What are the uses of reinsurance?
Insurance for the insurance company
A catastrophic case that involves a lot of coordination of resources, a lot of care planning, and a large allocation of financial resources that may or may not cause the patient to reach his or her maximum lifetime benefit should be a flag to the case manager to find out who may be sharing the risk.
Often, that means the company that provides reinsurance for the health plan. Reinsurance companies offer medical management oversight and often have the resources to help with funding that isn’t available under basic care and the knowledge to help with case coordination.
"Case managers often don’t understand that these resources are available. As case managers, we should be tapping into all the resources for our patients. In some cases, it would be in the best interest of the reinsurer to help out," says Joann C. Milne, RN, BSN, CRRN, PHN, assistant vice president of medical management programs with IOA Re, a reinsurance underwriting company with headquarters in Plymouth Meeting, PA.
Reinsurance, simply put, is insurance for the insurance company. It helps to provide a basis for financial security within an organization by protecting against the dollars involved in caring for patients with catastrophic illnesses or injuries.
Reinsurance is set up very much like personal health insurance. The health plan or party purchasing the reinsurance has a deductible that must be met before coverage under the reinsurance plan kicks in.
"It’s important for case managers to know what the deductible is and what terms are set for coverage," Milne adds.
Reinsurance is designed to cover illnesses and injuries that cannot be predicted because of low frequency. Insurers base premiums on average expected claims coming in — for example, so many live births, so many appendectomies, so many heart attacks, and so forth.
After the cost of the patient’s care reaches the deductible amount, the reinsurer will reimburse the client according to the agreement and begin to assume the financial risk.
"Nobody can predict the financial risk on catastrophic events because it’s hard to know what will happen," Milne adds.

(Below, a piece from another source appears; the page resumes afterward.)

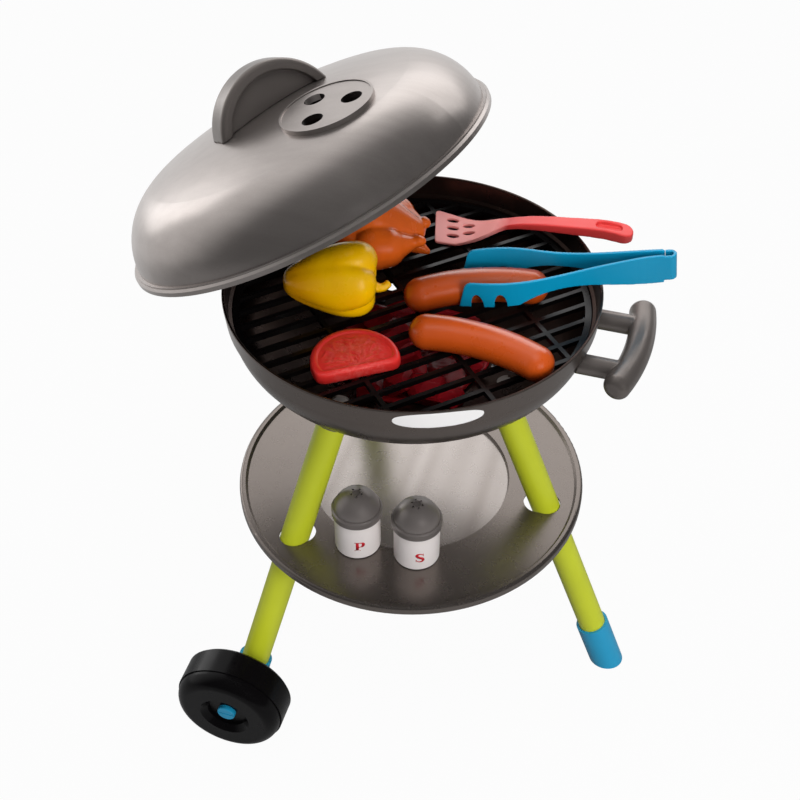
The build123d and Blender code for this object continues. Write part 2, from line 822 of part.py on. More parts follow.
def make_sausage(place, turn):
    """A bowed sausage with round ends, lying on the grate."""
    bend = (sausage_half_chord**2 + sausage_bow**2) / (2 * sausage_bow)
    half_turn = math.degrees(math.asin(sausage_half_chord / bend))
    section = Plane.XZ * Pos(bend, 0) * Circle(sausage_radius)
    sausage = turned(-half_turn) * revolve(section, Axis.Z, 2 * half_turn)
    for side in (-1, 1):
        sausage += turned(side * half_turn) * Pos(bend, 0, 0) * Sphere(sausage_radius)
    height = grate_top + slide_gap + sausage_radius
    centre_back = bend - sausage_bow
    return Pos(place[0], place[1], height) * turned(turn + 90) * Pos(-centre_back, 0, 0) * sausage


def tomato_outline(inset, corner):
    """The slice's outline with round corners, or a smaller one inside it."""
    across = (tomato_radius + overrun) * 2
    cut = Pos(0, inset - tomato_chord - across / 2) * Rectangle(across, across)
    outline = Circle(tomato_radius - inset) - cut
    return fillet(outline.vertices(), corner)


def make_tomato():
    """A tomato slice with one straight side, and a raised skin round its flesh."""
    slice_solid = extrude(tomato_outline(0, tomato_corner), tomato_thickness)
    slice_solid = fillet(slice_solid.edges().group_by(Axis.Z)[-1], tomato_round)
    flesh = extrude(tomato_outline(tomato_rim, tomato_skin_corner), overrun)
    slice_solid -= Pos(0, 0, tomato_thickness - tomato_relief) * flesh
    return Pos(tomato_place[0], tomato_place[1], grate_top + slide_gap) * turned(tomato_turn) * slice_solid


def make_yellow_pepper():
    """A toy pepper lying on its side: four lobes and a stub of stem."""
    pepper = None
    for i in range(pepper_lobes):
        turn = pepper_lobe_turn + i * 360 / pepper_lobes
        lean = math.degrees(math.atan(pepper_lobe_offset / 2 / pepper_food_length))
        lobe = pear(pepper_food_length, pepper_lobe_radius, pepper_lobe_tip_radius)
        lobe = Rot(turn, 0, 0) * Pos(0, 0, pepper_lobe_offset / 2) * Rot(0, -lean, 0) * lobe
        pepper = lobe if pepper is None else pepper + lobe
    stem_start = (pepper_food_length - pepper_stem_sink, 0, 0)
    stem_bend = (pepper_food_length, 0, -pepper_stem_drop)
    stem_end = (pepper_food_length + pepper_stem_length, pepper_stem_radius, -pepper_stem_drop)
    pepper += bar_between(stem_start, stem_bend, pepper_stem_foot_radius, pepper_stem_radius)
    pepper += Pos(*stem_bend) * Sphere(pepper_stem_radius)
    pepper += bar_between(stem_bend, stem_end, pepper_stem_radius, pepper_stem_end_radius)
    pepper = Pos(-pepper_food_length / 2, 0, 0) * pepper
    low = pepper.bounding_box().min.Z
    height = grate_top + slide_gap - low
    return Pos(pepper_food_place[0], pepper_food_place[1], height) * turned(pepper_food_turn) * pepper


def make_chicken():
    """A toy roast chicken: body, two thighs with shanks, two wings and a tail."""
    body_height = chicken_body_radius
    blunt_centre = chicken_length - chicken_body_radius
    body = Pos(-blunt_centre, 0, 0) * pear(chicken_length, chicken_body_radius, chicken_back_radius)
    place = Pos(chicken_length / 2 - blunt_centre, 0, body_height)
    chicken = place * Rot(0, chicken_back_slope, 0) * Rot(0, 0, 180) * body
    for side in (-1, 1):
        thigh = pear(thigh_length, thigh_radius, thigh_tip_radius)
        chicken += Pos(-thigh_behind, side * thigh_side, thigh_radius) * turned(-side * thigh_turn) * thigh
        start = (
            thigh_length - thigh_behind - shank_radius * 2,
            side * (thigh_side - shank_radius),
            thigh_radius,
        )
        end = (knuckle_ahead, side * knuckle_side, knuckle_rise)
        chicken += bar_between(start, end, shank_radius, shank_end_radius)
        chicken += Pos(*end) * Sphere(knuckle_radius)
        wing = pear(wing_length, wing_radius, wing_tip_radius)
        chicken += Pos(-wing_behind, side * wing_side, body_height) * turned(-side * wing_turn) * wing
    chicken += Pos(chicken_tail_ahead, -chicken_tail_side, chicken_tail_rise) * Sphere(chicken_tail_radius)
    place = Pos(chicken_place[0], chicken_place[1], grate_top + slide_gap)
    return place * turned(chicken_turn) * chicken


def spatula_side():
    """The spatula seen from its side: a thin blade, a rise, and a thicker handle."""
    blade = blade_thickness
    top_points = [(spatula_bend_start, blade)]
    bottom_points = [(spatula_bend_start + blade, 0)]
    for at, high, low in zip(spatula_station_shares, spatula_top_shares, spatula_bottom_shares):
        top_points.append((at * spatula_length, high * spatula_rise))
        bottom_points.append((at * spatula_length, low * spatula_rise))
    top = Spline(*top_points, tangents=((1, 0), (1, -spatula_end_slope)))
    bottom = Spline(*reversed(bottom_points), tangents=((-1, 0), (-1, 0)))
    front = -blade_slant
    outline = Line((front, 0), (front, blade)) + Line((front, blade), top @ 0) + top
    outline += Line(top @ 1, bottom @ 0) + bottom + Line(bottom @ 1, (front, 0))
    return make_face(outline)


def spatula_plan():
    """The spatula seen from above: a slanted blade, a neck, and a long handle."""
    half_blade = blade_width / 2
    half_neck = neck_width / 2
    half_grip = spatula_handle_width / 2
    outline = Polyline(
        (-blade_slant / 2, half_blade),
        (blade_length - blade_slant / 2, half_blade * blade_back_share),
        (neck_start, half_neck),
        (neck_end, half_neck),
        (spatula_grip_start, half_grip * spatula_grip_share),
        (spatula_length, half_grip),
        (spatula_length, -half_grip),
        (spatula_grip_start, -half_grip * spatula_grip_share),
        (neck_end, -half_neck),
        (neck_start, -half_neck),
        (blade_length, -half_blade * blade_front_share),
        (blade_slant / 2, -half_blade),
        (-blade_slant / 2, half_blade),
    )
    plan = make_face(outline)
    ends = plan.vertices().group_by(Axis.X)[-1]
    plan = fillet(ends, half_grip * spatula_end_round_share)
    tips = plan.vertices().sort_by(Axis.X)[0:1] + plan.vertices().sort_by(Axis.X)[1:2]
    return fillet(tips, blade_corner)


def make_spatula():
    """The slotted spatula, with its blade on the grate and its handle over the lip."""
    side = extrude(Plane.XZ * spatula_side(), blade_width, both=True)
    plan = extrude(Pos(0, 0, -overrun) * spatula_plan(), spatula_length)
    spatula = side & plan
    for row, count in ((0, 3), (1, 2)):
        for i in range(count):
            across = (i - (count - 1) / 2) * blade_slot_pitch
            x = blade_slot_start + row * blade_slot_row - across * blade_slant / blade_width
            slot = extrude(Ellipse(blade_slot_length / 2, blade_slot_width / 2), spatula_rise)
            spatula -= Pos(x, across, -overrun) * slot
    dent = Pos(spatula_length - thumb_recess_back, 0, spatula_rise) * thumb_recess()
    spatula -= dent
    place = Pos(spatula_place[0], spatula_place[1], grate_top + slide_gap)
    return place * turned(spatula_turn) * spatula


def thumb_recess():
    """The long shallow thumb recess on the spatula's handle."""
    return extrude(SlotOverall(thumb_recess_length, thumb_recess_width), thumb_recess_depth * 2, both=True)


def tongs_frame():
    """Frame of the tongs: the bend is at the origin and the tips point along +X."""
    tip = Pos(tongs_tip_place[0], tongs_tip_place[1], grate_top + tongs_tip_rise)
    return tip * turned(tongs_turn) * Rot(0, tongs_pitch, 0) * Pos(-tongs_length, 0, 0)


def tongs_arm_plan(side):
    """One arm seen from above, from the hinge line near the bend to its tip."""
    gap = tongs_bend_radius
    points = [(tongs_hinge_back, side * gap)]
    for at, out in zip(tongs_station_shares, tongs_spread_shares):
        points.append((at * tongs_length, side * out * tongs_spread[side]))
    middle = Spline(*points, tangents=((1, 0), (1, -side * tongs_end_flare)))
    return trace(middle, tongs_strip)


def tongs_arm_side(side):
    """One arm seen from its side: tall at the bend, a narrow neck, and a toothed grip."""
    low = (tongs_height - tongs_neck_height) * tongs_neck_drop_share
    high = low + tongs_neck_height
    neck_start, neck, grip = [share * tongs_length for share in tongs_side_shares]
    first_tooth = tongs_first_tooth_share * tongs_length
    top = Spline(
        (-overrun * 2, tongs_height),
        (neck_start, tongs_height * tongs_top_shares[0]),
        (neck, high),
        (grip, tongs_height * tongs_top_shares[1]),
        (tongs_length - tongs_tip_slant, tongs_height),
    )
    bottom = Spline(
        (first_tooth - tongs_tooth_gap, 0),
        (grip - tongs_tooth_gap, low * tongs_bottom_shares[1]),
        (neck, low),
        (neck_start, low * tongs_bottom_shares[0]),
        (-overrun * 2, 0),
    )
    tip = (tongs_length, 0)
    outline = top + Line(top @ 1, tip) + Line(tip, bottom @ 0)
    outline += bottom + Line(bottom @ 1, top @ 0)
    face = make_face(outline)
    corner = face.vertices().sort_by_distance(top @ 1)[0:1]
    face = fillet(corner, tongs_tip_round)
    for i in range(2):
        x = first_tooth + tongs_tooth_gap / 2 + i * tongs_tooth_pitch
        notch = Pos(x, 0) * Ellipse(tongs_tooth_gap / 2, tongs_tooth_depths[side])
        face -= notch
    return face


def make_tongs_arm(side):
    """An arm of the tongs: its plan cut to its side view."""
    tall = extrude(Pos(0, 0, -overrun) * tongs_arm_plan(side), tongs_height + 2 * overrun)
    wide = extrude(Plane.XZ * tongs_arm_side(side), tongs_length, both=True)
    return tall & wide


def make_tongs_front_arm():
    """The arm nearer the side handle's front, with the round bend that joins both arms."""
    arm = make_tongs_arm(1)
    radius = tongs_bend_radius
    outer = Cylinder(radius + tongs_strip / 2, tongs_height, align=(Align.CENTER, Align.CENTER, Align.MIN))
    outer -= rod(radius - tongs_strip / 2, tongs_height)
    outer -= Pos(radius * 2, 0, 0) * block(radius * 4, radius * 4, tongs_height)
    straight = block(tongs_hinge_back, tongs_strip, tongs_height)
    arm += outer
    arm += Pos(tongs_hinge_back / 2, radius, 0) * straight
    reach = tongs_hinge_back - tongs_strip / 2 - face_gap
    arm += Pos(reach / 2, -radius, 0) * block(reach, tongs_strip, tongs_height)
    return tongs_frame() * arm


def make_tongs_back_arm():
    """The far arm, which swings in about a line near the bend when it is squeezed."""
    arm = make_tongs_arm(-1)
    knuckle = Pos(tongs_hinge_back, -tongs_bend_radius, 0) * rod(tongs_strip / 2, tongs_height)
    return tongs_frame() * (arm + knuckle)


def make_socket_screws():
    """The screws from inside the bowl into the leg sockets."""
    return [socket_screw_frame(turn) * screw(screw_length) for turn in leg_turns.values()]


def make_handle_screws():
    """The screws from inside the bowl into the side handle."""
    return [frame * screw(screw_length) for frame in handle_screw_frames()]


def write(name, shape):
    """Save one node, which may be a list of separate solids."""
    if isinstance(shape, list):
        shape = Compound(children=shape)
    export_step(shape, os.path.join("parts", name + ".step"))


def main():
    os.makedirs("parts", exist_ok=True)
    write("fire_bowl", make_fire_bowl())
    write("tray", make_tray())
    write("side_handle", make_side_handle())
    write("grate", make_grate())
    write("embers", make_embers())
    write("foot_cap", make_foot_cap())
    write("socket_screws", make_socket_screws())
    write("handle_screws", make_handle_screws())
    for name, turn in leg_turns.items():
        bottom = foot_end_height() if name == "foot" else wheel_leg_end()
        write("leg_" + name, make_leg(turn, bottom))
        write("leg_socket_" + name, make_leg_socket(turn))
    for name, side in (("left", 1), ("right", -1)):
        write("wheel_" + name, make_wheel(side))
        write("axle_pin_" + name, make_axle_pin(side))
        write("wheel_fitting_" + name, make_wheel_fitting(side))
    write("lid_dome", make_lid_dome())
    write("lid_handle", make_lid_handle())
    write("lid_screws", make_lid_screws())
    write("vent_plate", make_vent_plate())
    write("pepper_shaker_body", make_shaker_body(pepper_place))
    write("pepper_shaker_cap", make_shaker_cap(pepper_place, (0, 72, 144, 216, 288)))
    write("salt_shaker_body", make_shaker_body(salt_place))
    write("salt_shaker_cap", make_shaker_cap(salt_place, (0, 60, 120, 180, 240, 300)))
    write("sausage_rear", make_sausage(rear_sausage_place, rear_sausage_turn))
    write("sausage_front", make_sausage(front_sausage_place, front_sausage_turn))
    write("tomato_slice", make_tomato())
    write("yellow_pepper", make_yellow_pepper())
    write("roast_chicken", make_chicken())
    write("spatula", make_spatula())
    write("tongs_front_arm", make_tongs_front_arm())
    write("tongs_back_arm", make_tongs_back_arm())


main()
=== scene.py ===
import bmesh
import bpy
import math
import random
from mathutils import Matrix, Vector, noise


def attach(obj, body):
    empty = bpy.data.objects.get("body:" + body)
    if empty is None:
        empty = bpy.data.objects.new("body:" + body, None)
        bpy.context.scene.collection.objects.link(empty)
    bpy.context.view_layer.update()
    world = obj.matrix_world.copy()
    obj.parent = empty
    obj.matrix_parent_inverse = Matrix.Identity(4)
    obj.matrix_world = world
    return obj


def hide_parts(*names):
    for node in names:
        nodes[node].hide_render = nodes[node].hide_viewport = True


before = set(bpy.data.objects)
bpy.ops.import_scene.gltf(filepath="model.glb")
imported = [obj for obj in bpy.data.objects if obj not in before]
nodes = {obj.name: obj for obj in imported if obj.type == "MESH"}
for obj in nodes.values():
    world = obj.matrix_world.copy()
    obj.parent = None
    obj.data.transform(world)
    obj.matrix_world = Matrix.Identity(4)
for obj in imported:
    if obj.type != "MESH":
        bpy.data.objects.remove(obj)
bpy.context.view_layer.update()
MM = 0.001

# Sizes and places repeated from the CAD part, in millimetres. A food's place is its x, its y
# and its turn in degrees.
GRATE_TOP = 482.35
BELLY_TOP = 484.0
BELLY_DEPTH = 80.0
BELLY_ROUND = 325.4
BOWL_WALL = 3.0
RIM_FOOT = 486.0
RIM_FOOT_RADIUS = 178.0
RIM_SLOPE = 0.1
SHAKER_RADIUS = 23.5
PEPPER_SHAKER = (-25.0, -108.4)
SALT_SHAKER = (37.0, -105.0)
CHICKEN = (-50.0, 69.4, 6.0)
YELLOW_PEPPER = (-70.0, -36.0, 19.0)
TOMATO = (-21.8, -107.0, 34.3)
TOMATO_RADIUS = 40.8
TOMATO_CHORD = 16.1
TOMATO_THICKNESS = 13.0

# Places in metres and directions that the materials use. A pair is where a change starts and
# where it ends.
BOWL_MIDDLE = (0.0, 0.0, 0.56)
LID_MIDDLE = (-0.105, 0.0177, 0.545)
VENT_CENTRE = (-0.0705, -0.022, 0.6915)
VENT_AXIS = (-0.313, -0.023, 0.949)
VENT_REACH = 0.036
DISH_EDGE = (0.1055, 0.107)
BLADE_END = (0.052, 0.066)
PEPPER_AXIS = (0.9455, 0.3256, 0.35)
PEPPER_TIP = (0.075, 0.115)
FLESH_MIDDLE = (TOMATO[0] * MM, TOMATO[1] * MM, 0.482)
FLESH_EDGE = (0.026, 0.034)
EMBER_TOPS = (0.409, 0.417)

WHITE = (1.0, 1.0, 1.0, 1.0)


# Colours and materials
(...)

Some larger health plans have a lot of revenue and capital, and a $2 million case or two won’t hurt them as much as it would a smaller health plan, she says.
"But if a plan with 30,000 members gets a set of triplets and care for each costs $1 million, it could affect the financial integrity of that health plan," she adds. Reinsurance plans have a deductible, typically $50,000 to $150,000, depending on how much risk the health plan feels it can manage.
When they encounter a catastrophic case, health plan case managers should ask the director of case management if a reinsurer is involved. If the director isn’t sure, ask him or her to follow up with the medical director, chief executive officer, or chief financial officer, Milne advises.
Larger HMOs are likely to be self-funded for reinsurance, she says. In that case, case managers should notify their supervisor and the chief financial officer of the company if they have a case that has the potential for consuming a lot of resources, Milne says. "The important thing is to know to ask the question."
The job of the case manager is to make sure they are doing everything they can to get all the appropriate treatment possible for their patients. The reinsurer is one avenue they can explore for resources above and beyond what the health plan can do, she adds.
"Part of the case manager’s job is to act as an advocate for their patients, making sure they get appropriate treatment, timely coordination of care, and necessary funding to take care of their health care needs. The reinsurer may be a resource to case managers to help with that advocacy and afford the patient resources above and beyond what the health plan offers," Milne adds.